Early in March 1554 the three English reformers and later Oxford
martyrs, the archbishop of Canterbury, Thomas Cranmer, the
former bishop of Worcester, Hugh Latimer, and the bishop of
London, Nicholas Ridley, were transported to the supposedly safe
location of Oxford to expedite their trials. Their stay in Oxford, however,
turned out to be a long one, lasting until their execution by burning
outside the Northgate there: Latimer and Ridley on 16 October 1555;
Cranmer on 21 March 1556. During the time they spent in Oxford –
between nineteen and twenty-four months – they were usually confined
apart from one another, in a number of locations, by the municipal
officials responsible to the crown for their safekeeping: the mayor and the
two bailiffs of Oxford.

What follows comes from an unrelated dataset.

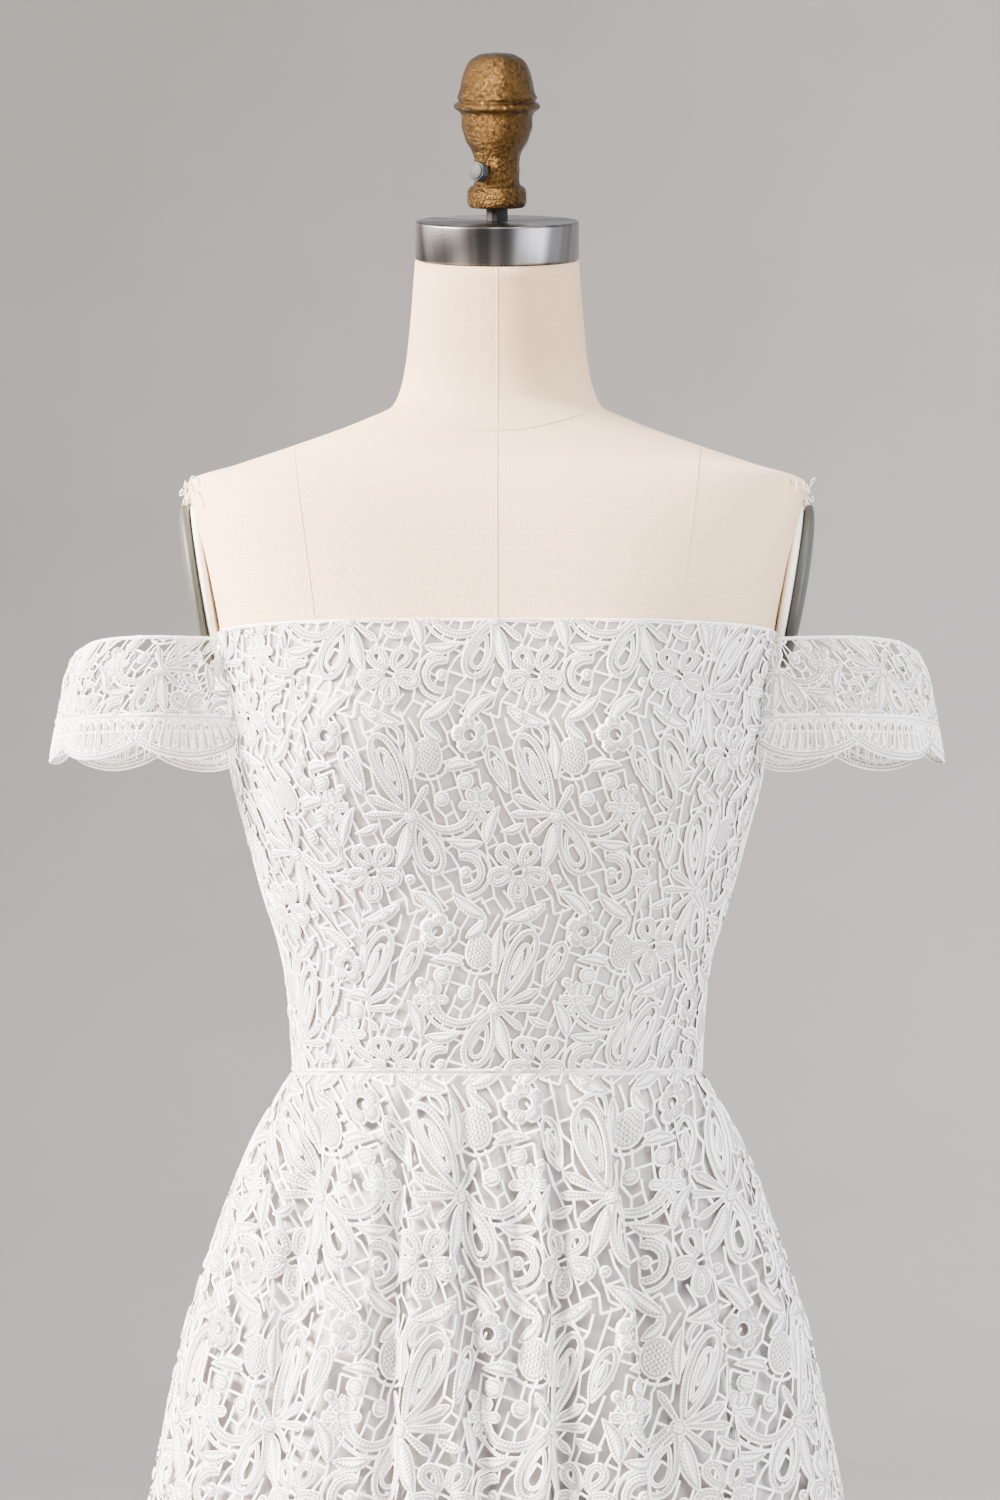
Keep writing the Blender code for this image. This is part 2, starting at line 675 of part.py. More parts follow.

Cranmer, the most important and politically the
most sensitive of the prisoners, appears to have spent most of his long
confinement in the Bocardo, the local prison over the town's Northgate
next to St Michael's church. Latimer and Ridley, on the other hand,
spent considerable time privately boarded in the houses of, respectively,
the bailiffs and the mayor, and Ridley, in particular, seems to have been
able to maintain regular written and personal contact with their
supporters and sympathisers. Their confinement must have put the three
reformers, all of them Cambridge graduates, into a variety of contacts
with local residents, but records for only two of those relationships have
survived, and from diametrically opposite sources.